On Thursday, Obama — the only Senate CBC member — will return to try to heal the wounds left over from the primary.

He is to address a lunchtime meeting of the Black Caucus, facing both his supporters and one-time opponents.

Obama will likely be pressed on whether he plans to ask Clinton to be his running mate. Clinton has indicated she is interested in the so-called dream ticket. Yet some Obama backers don’t want Clinton as the vice presidential nominee. Obama has not answered directly whether he will put her on the ticket, and he may be pressed on why he wouldn’t want to pick the former first lady who attracted more than 18 million votes in the primary.

More than one-third of the 42 members of the caucus supported Clinton for president, even though black voters overwhelmingly supported Obama in the primaries. A few members, including Reps. John Lewis (D-Ga.) and Donald Payne (D-N.J.), initially backed Clinton and then switched to Obama.

The Illinois senator will need the CBC’s full support as he faces Sen. John McCain (R-Ariz.) in the fall. Black voters are a key element of Obama’s voter base, and he enjoys strong support among them. But he needs them to turn out at the polls, and that’s where black elected officials, whether they were for Clinton or Obama, can help.

“We need a 42-district strategy to win the White House,” said one CBC member. “The math in some of these districts can make the difference.”

Republicans have cited getting 16 percent of the black vote in Ohio as a key factor in President Bush winning his second term.

The sniping among CBC members has been both in the open and in hushed conversations. Early on, Obama supporters were angered when Clinton was invited to be a highlighted speaker at the caucus’s Annual Legislative Conference last fall. Obama sat with the rank-and-file members.

This year’s conference is also being chaired by erstwhile Clinton supporters in the caucus.

As the campaign ended, some female members pushed in a CBC meeting for the caucus to recommend Clinton to be Obama’s vice presidential nominee. Rep. Jesse Jackson Jr. (D-Ill.) shot down the suggestion. Clinton supporters in the caucus also disagreed with emphasizing the “historic” nature of Obama’s nomination, but they were overruled.

At least one Obama supporter stopped going to CBC meetings, offended by the treatment.

“It’s still a very divisive atmosphere,” a member said.

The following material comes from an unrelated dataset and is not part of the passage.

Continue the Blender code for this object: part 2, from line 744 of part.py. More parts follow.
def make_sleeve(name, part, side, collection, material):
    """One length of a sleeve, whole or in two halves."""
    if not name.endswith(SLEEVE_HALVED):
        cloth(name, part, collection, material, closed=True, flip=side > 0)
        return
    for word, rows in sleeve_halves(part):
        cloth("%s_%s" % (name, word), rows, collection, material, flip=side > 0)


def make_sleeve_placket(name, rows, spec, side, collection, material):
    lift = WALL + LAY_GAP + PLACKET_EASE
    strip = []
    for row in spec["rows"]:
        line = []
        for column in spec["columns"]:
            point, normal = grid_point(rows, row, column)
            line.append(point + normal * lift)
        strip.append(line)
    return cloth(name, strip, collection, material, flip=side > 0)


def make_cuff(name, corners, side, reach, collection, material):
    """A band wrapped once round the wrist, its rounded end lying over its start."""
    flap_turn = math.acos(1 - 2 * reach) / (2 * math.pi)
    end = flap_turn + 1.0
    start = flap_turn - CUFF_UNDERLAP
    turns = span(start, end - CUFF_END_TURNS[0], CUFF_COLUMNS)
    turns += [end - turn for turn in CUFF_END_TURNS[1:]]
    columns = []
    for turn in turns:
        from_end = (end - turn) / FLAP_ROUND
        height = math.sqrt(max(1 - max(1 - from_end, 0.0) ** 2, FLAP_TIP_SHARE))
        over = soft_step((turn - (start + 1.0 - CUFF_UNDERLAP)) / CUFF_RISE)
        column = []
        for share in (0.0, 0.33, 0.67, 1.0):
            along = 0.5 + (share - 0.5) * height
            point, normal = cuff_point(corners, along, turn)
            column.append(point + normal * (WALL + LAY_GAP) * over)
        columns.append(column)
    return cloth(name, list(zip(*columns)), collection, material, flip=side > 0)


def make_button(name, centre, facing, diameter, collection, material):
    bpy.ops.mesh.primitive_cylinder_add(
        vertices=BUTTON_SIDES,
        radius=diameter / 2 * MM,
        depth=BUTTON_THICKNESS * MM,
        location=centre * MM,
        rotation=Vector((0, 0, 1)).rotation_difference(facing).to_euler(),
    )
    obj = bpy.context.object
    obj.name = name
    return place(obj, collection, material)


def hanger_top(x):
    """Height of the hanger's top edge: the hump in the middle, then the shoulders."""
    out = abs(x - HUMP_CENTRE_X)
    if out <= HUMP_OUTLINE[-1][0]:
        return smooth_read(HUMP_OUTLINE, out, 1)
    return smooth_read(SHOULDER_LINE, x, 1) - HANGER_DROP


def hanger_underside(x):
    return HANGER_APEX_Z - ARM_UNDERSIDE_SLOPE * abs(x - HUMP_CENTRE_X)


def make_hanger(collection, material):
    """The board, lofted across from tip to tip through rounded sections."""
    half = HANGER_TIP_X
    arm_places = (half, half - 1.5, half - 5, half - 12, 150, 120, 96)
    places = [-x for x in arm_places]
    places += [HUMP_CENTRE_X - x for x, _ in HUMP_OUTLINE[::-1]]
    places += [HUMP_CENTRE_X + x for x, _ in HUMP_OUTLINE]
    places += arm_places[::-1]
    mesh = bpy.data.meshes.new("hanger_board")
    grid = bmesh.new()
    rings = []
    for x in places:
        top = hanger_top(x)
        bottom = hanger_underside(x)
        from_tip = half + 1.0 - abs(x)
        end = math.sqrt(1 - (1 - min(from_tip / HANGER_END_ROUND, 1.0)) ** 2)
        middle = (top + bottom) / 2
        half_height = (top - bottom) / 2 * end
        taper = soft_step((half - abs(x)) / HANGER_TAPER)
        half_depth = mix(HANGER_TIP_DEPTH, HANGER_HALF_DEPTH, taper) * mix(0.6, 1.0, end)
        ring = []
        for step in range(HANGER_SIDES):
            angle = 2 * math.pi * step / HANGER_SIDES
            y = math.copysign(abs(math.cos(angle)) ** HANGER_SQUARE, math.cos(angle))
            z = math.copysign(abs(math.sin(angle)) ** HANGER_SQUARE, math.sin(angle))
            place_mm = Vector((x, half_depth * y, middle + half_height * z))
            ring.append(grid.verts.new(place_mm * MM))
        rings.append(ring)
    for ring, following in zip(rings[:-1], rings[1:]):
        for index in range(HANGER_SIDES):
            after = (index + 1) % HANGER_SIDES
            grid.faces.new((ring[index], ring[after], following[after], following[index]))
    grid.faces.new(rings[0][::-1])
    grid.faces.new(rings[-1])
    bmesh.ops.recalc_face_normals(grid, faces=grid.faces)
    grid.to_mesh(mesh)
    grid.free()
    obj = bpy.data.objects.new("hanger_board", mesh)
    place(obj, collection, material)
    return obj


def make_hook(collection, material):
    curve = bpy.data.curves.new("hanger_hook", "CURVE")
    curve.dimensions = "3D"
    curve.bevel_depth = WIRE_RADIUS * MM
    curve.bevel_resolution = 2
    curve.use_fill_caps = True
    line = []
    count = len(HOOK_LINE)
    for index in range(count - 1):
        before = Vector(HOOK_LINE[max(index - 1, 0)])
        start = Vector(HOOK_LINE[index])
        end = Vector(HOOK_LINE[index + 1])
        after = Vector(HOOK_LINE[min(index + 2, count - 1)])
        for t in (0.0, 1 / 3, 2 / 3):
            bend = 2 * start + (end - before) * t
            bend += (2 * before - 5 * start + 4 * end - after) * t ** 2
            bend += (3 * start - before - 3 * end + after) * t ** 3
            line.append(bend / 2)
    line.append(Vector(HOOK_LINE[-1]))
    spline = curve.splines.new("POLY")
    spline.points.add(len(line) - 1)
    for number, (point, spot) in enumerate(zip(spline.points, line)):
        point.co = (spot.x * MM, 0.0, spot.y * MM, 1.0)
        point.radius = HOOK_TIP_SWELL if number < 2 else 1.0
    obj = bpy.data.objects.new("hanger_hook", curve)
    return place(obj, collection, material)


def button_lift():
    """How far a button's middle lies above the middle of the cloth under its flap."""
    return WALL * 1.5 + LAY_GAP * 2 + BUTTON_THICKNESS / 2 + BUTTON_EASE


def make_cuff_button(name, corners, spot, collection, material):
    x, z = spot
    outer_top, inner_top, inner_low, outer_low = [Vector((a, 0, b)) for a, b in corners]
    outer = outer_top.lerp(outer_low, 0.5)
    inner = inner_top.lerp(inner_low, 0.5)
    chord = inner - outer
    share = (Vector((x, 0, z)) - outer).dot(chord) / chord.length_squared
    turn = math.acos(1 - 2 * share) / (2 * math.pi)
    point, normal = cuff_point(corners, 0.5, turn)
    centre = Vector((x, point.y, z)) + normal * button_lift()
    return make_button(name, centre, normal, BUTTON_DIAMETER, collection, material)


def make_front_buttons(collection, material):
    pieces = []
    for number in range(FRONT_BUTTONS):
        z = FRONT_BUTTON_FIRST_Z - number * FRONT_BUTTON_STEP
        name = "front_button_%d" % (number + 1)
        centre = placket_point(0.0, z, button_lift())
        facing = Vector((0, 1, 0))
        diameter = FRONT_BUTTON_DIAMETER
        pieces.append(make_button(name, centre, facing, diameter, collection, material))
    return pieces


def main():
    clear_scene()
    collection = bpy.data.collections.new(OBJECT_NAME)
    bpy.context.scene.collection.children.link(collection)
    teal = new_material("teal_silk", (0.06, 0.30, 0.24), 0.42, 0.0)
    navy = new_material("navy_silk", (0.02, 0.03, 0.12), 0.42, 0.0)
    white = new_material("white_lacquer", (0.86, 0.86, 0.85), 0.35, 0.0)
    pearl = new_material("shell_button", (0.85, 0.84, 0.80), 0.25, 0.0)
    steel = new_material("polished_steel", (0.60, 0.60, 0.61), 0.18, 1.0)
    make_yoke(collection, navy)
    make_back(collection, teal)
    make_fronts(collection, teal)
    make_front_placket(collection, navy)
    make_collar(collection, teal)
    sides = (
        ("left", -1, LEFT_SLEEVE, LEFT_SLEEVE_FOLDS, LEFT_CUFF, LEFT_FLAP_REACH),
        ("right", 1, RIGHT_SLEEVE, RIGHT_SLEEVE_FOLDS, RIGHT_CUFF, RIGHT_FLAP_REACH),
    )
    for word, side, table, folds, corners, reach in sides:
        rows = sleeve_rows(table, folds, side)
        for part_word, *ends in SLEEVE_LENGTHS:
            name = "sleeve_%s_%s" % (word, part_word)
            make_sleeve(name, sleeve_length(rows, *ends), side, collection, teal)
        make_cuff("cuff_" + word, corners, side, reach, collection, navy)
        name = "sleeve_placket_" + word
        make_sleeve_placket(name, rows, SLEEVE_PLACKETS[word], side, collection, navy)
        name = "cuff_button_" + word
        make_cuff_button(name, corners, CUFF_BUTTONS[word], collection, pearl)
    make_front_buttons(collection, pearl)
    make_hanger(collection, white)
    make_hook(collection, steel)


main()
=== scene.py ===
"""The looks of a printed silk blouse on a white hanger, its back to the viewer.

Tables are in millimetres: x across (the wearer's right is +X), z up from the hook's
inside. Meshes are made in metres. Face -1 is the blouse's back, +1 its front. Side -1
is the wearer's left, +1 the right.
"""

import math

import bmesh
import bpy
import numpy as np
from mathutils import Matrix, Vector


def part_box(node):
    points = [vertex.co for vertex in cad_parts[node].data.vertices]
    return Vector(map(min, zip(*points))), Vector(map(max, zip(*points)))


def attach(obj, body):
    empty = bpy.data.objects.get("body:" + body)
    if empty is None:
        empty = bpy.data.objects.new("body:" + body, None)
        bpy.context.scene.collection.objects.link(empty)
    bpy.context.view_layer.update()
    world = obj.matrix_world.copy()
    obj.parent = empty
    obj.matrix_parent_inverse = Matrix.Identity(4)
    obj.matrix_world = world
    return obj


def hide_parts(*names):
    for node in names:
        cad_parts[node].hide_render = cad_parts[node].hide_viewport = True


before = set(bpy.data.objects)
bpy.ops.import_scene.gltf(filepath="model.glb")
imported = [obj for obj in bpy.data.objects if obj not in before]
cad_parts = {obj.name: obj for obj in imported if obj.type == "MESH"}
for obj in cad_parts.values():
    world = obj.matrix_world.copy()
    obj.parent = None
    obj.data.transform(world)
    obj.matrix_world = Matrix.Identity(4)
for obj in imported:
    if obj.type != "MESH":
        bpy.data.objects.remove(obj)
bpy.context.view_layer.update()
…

Many of the members cited longstanding ties with the Clintons from when Bill Clinton was president. But Obama supporters retorted that many simply sought to back a winner.

Rep. Stephanie Tubbs Jones (D-Ohio) stepped up onstage with Clinton on the same June night that Obama claimed the nomination. Clinton refused to step down until June 7, four days after the last primary states. Jones has advocated for Clinton to get the No. 2 slot on the ticket.

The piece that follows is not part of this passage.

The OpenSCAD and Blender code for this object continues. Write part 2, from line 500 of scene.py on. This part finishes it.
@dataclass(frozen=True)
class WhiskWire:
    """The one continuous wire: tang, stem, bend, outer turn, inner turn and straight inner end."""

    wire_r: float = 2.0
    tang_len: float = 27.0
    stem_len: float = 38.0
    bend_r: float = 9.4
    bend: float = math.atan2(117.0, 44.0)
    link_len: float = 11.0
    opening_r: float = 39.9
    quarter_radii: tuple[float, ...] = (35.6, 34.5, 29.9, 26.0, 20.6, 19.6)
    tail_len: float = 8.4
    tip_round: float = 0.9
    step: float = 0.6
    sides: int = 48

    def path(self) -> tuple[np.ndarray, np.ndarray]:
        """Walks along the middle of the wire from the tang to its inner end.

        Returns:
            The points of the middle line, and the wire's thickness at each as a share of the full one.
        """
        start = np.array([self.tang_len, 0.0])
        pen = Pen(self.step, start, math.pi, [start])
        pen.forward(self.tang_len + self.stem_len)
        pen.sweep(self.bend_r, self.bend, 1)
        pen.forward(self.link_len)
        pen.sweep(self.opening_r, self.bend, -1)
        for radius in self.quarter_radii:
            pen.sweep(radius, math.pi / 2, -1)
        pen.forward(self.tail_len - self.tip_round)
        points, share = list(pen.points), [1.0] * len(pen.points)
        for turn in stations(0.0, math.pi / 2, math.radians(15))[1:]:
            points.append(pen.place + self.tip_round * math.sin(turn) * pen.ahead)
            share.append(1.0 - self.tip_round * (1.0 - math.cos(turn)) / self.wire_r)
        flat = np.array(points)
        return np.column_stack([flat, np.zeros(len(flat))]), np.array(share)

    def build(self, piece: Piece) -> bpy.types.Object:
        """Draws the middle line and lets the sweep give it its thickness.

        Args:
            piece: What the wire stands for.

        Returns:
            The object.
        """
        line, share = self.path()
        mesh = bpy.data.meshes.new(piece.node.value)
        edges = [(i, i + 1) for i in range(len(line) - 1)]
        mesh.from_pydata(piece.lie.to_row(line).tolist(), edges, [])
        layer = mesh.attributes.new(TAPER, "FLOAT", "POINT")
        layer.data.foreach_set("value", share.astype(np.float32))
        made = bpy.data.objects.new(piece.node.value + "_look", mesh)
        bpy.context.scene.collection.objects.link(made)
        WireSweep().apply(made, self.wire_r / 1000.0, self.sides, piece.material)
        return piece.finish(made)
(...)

Clinton booster and Black Entertainment Television founder Bob Johnson urged the Black Caucus to push Obama for the ticket, but that suggestion was shot down in a CBC meeting by Jackson and publicly by CBC Chairwoman Carolyn Kilpatrick (D-Mich.).

Some CBC members believed the Clinton campaign was using racial politics against Obama. Clinton’s hold on the black vote quickly evaporated. Obama attracted at least 84 percent of the black vote in Texas, Wisconsin, Ohio and Mississippi.

In January, House Majority Whip James Clyburn (D-S.C.) famously called on Bill Clinton to “chill.” Clyburn endorsed Obama earlier this month.

Obama is also expected to address a group of female Democratic lawmakers. The meeting follows a dinner last week at the home of Rep. Rosa DeLauro (D-Conn.) for female lawmakers.